Dungy’s work resonates with the duality of black identity and how one’s perception of self is affected among other people of color, or while isolated within the role of the other. The potential dangers of walking through the world in a black body permeate the conversation among Dungy, Roy, Sean, and Dudley: “But they soon became less funny. The three men spent lunch comparing notes about living in America in black bodies that were regularly confused with the bodies of other black men…What a menace, to live in bodies that might be anybody’s, that are so frequently assumed to be corrupt.” Being followed while shopping. Being stopped and frisked while walking down the street. Being stopped by a police officer on the way home. These are repeated experiences to which black and brown people are resigned. For anyone else, they are minor and infrequent frustrations. Dungy fully understands the very careful steps a man or woman must take when being pulled over by law enforcement. That experience comes up in conversation among the men in her company. They know all too well the importance of keeping black or brown hands on the dashboard, keeping identifications and wallets in sight of the officer, and maintaining a non-threatening tone of voice. Even before Callie is old enough to drive, Dungy will have that talk that so many must have. It is never just one conversation. There is a constant reaching back into history to see how and why this conversation is never-ending.
Even today, the atrocities of slavery and Jim Crow history, our current national plague of violent incidents, and institutional sexism and racism provoke difficult questions and uneasy answers about exclusion, inhumanity, and inequality. The black body in and of itself still ignites fierce discussion, disagreement, or willed silence that shrouds black and brown people. Dungy and her lunch companions further consider their recent conversation after a traffic stop as they returned from their shared meal. Such reminders of the dangers that exist extend to how Dungy mothers her child, especially during Callie’s travels alongside her mother. Dungy is vigilant in protecting her when others interact with or avoid them as they move through the world. The expectations of herself both before and after becoming a mother align with her identity as a writer.
Upon returning from a solo trip to Ghana, Dungy explores her role as “The Conscious Outsider.” The essay recalls the author’s attendance at a writer’s conference in New England. The privilege to feed her soul in a pristine landscape sustains her body, spirit, and creative mind. Frustratingly, the moments when Dungy would prefer invisibility (if possible) are an exercise in self-containment. Tokenism further complicates Dungy’s experiences. The pressure to validate the invisible, murky spaces surrounding the subject of race emphasizes Dungy’s annoyance with wading through the entitlement of a few supposedly, in-the-know, female writers. In their gender marginality, some feel equipped to handle what may very well be outside their comfort zones, including the topic of race. Even in what should be the safe space of a writers’ retreat, Dungy fights with her need to focus on her writing rather than being a poster child for “the other.” She, as the singular black, female writer on retreat fights against expectations to speak for the black masses in the company of her white contemporaries. Whether traveling abroad or closer to home, Dungy’s essays exist through the lens of place, history, and the impact of cross-cultural perceptions of race and gender.
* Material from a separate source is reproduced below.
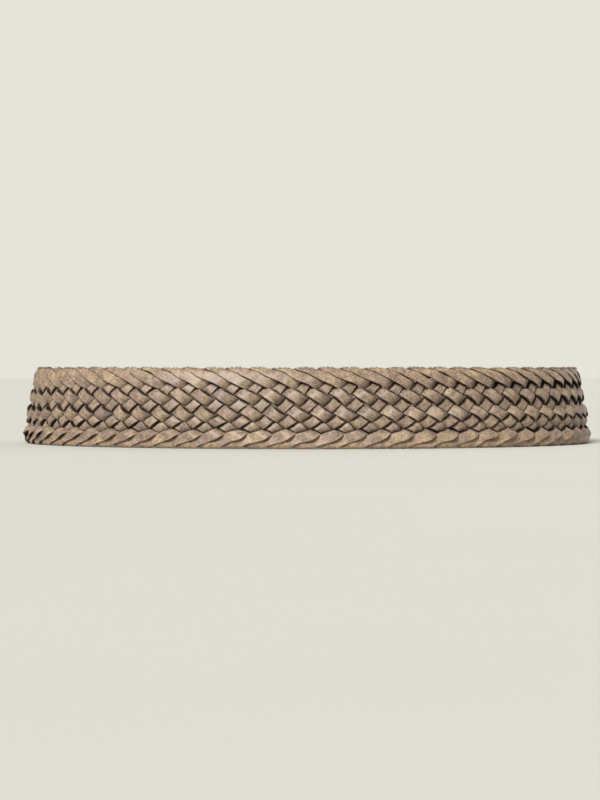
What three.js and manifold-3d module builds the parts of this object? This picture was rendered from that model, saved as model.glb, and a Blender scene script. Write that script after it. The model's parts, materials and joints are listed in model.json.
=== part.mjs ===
// A braided leather belt, fastened round into an oval and standing on its lower edge.
// Millimetres, +Z up. The middle of the back is at -Y and the fastening at +Y.
import * as THREE from 'three';
import { mergeVertices } from 'three/addons/utils/BufferGeometryUtils.js';
import Module from 'manifold-3d';

// The loop
const LOOP_HALF_WIDTH = 164;      // half axes of the oval through the middle of the leather
const LOOP_HALF_DEPTH = 123;
const BELT_HEIGHT = 45;
const FLARE = THREE.MathUtils.degToRad(8);   // the lower edge stands out wider than the upper one
const FRONT_LENGTH = 230;         // stretch without braid: two tabs and the clasp

// The braid
const STRAND_COUNT = 11;
const PITCH = 12.9;               // from one strand to the next, along the belt
const STRAND_WIDTH = 4.2;
const STRAND_THICKNESS = 1.5;
const EDGE_OUT = 1.42;            // how far the middle of a strand lies outside the belt's middle
const EDGE_IN = 0.68;             // or inside it, near the belt's edges
const BRAID_HIDDEN = 11;          // length of braid inside each tab
const SHORTEST_STEP = 0.8;        // no fold lies nearer than this to the end of a strand

// The rows where falling and rising strands cross, from the upper edge down to the lower one:
// the row's height, and how far a falling strand runs along the belt from the row above it, in
// pitches. The falling strand lies outside at rows 1, 2, 4, 6 and 8.
const ROWS = [
  { height: 43.6, advance: 0.00 },
  { height: 40.9, advance: 0.62 },
  { height: 37.1, advance: 0.64 },
  { height: 33.5, advance: 0.62 },
  { height: 28.8, advance: 0.60 },
  { height: 23.8, advance: 0.59 },
  { height: 19.0, advance: 0.58 },
  { height: 14.8, advance: 0.56 },
  { height: 11.3, advance: 0.50 },
  { height: 8.0, advance: 0.42 },
  { height: 4.6, advance: 0.35 },
  { height: 1.4, advance: 0.30 },
];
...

“A Brief History of Near and Actual Losses” captures her profound return to Ghana, this time with her family, and the freedom of existing without explanation, secure in their own black bodies, fully belonging to themselves. That irony hangs heavy during their private tour of Cape Coast Castle, one of the forty forts built by European traders first used for gold, spices, and timber but more memorably for the transatlantic slave trade: Dungy and her family explore the human cargo holds and the tunnel that leads to the Door of No Return. The tunnel, that door to hell, was the last passage that enslaved Africans made before boarding the slave vessels: “[The guide] understands what we want from this experience. He asks us to imagine being packed in here with two hundred men, shackled and naked. He asks us to imagine the stench, the vomit, the sounds, of writhing bodies, chains drawn against chains.” Returning for a beach day in Accra, the author contemplates: “How many people have lost their children along that voracious coast?” Callie, now a toddler, is circling, circling, circling around the space. Dungy worries her daughter is disrupting the tour but her husband believes it is a symbol of reclaiming freedom: “I grab her again. She squirms and pushes away. ‘She’s reclaiming the space,’ my husband says. ‘Let her be.'” Even in the stench and scarring, this is a sacred place that will never, should never, be erased.
Even in the most harrowing of circumstances, we reclaim and by extension relearn ourselves. Callie’s willful independence in direct contrast to the history surrounding them symbolizes a resistance from confinement. For a few brief moments, this very freedom, of a small black child exploring her world on her own terms, emphasizes the vital role Dungy plays in teaching Callie to thrive while navigating the racial and gender based prejudice she will encounter throughout her life.
My own upbringing and intersectionality came to mind as I read Guidebook to Relative Strangers. As a first-generation child of Haitian immigrants, this book resonates with how cultural expectations both enriched and complicated my sense of self. My family was the only Haitian family living in a predominantly white New England suburb. Being an American-born child raised in the United States with my two Haitian-born older sisters imprinted on me a myriad of ways my first-generation status was exoticized, shunned by some, or celebrated by others. Our parents taught us how to walk through the world with pride, ambition, compassion and humility. As often as possible, we were prepared for the racism, sexism, and cross-cultural prejudice and discrimination we faced.
An essential read, Dungy’s work allows for a wider perspective of difference that does not restrict us from an honest look at ourselves as individuals and how we perceive each other.Guidebook to Relative Strangers provides an opportunity to extend the cultural conversation surrounding difference as a way forward.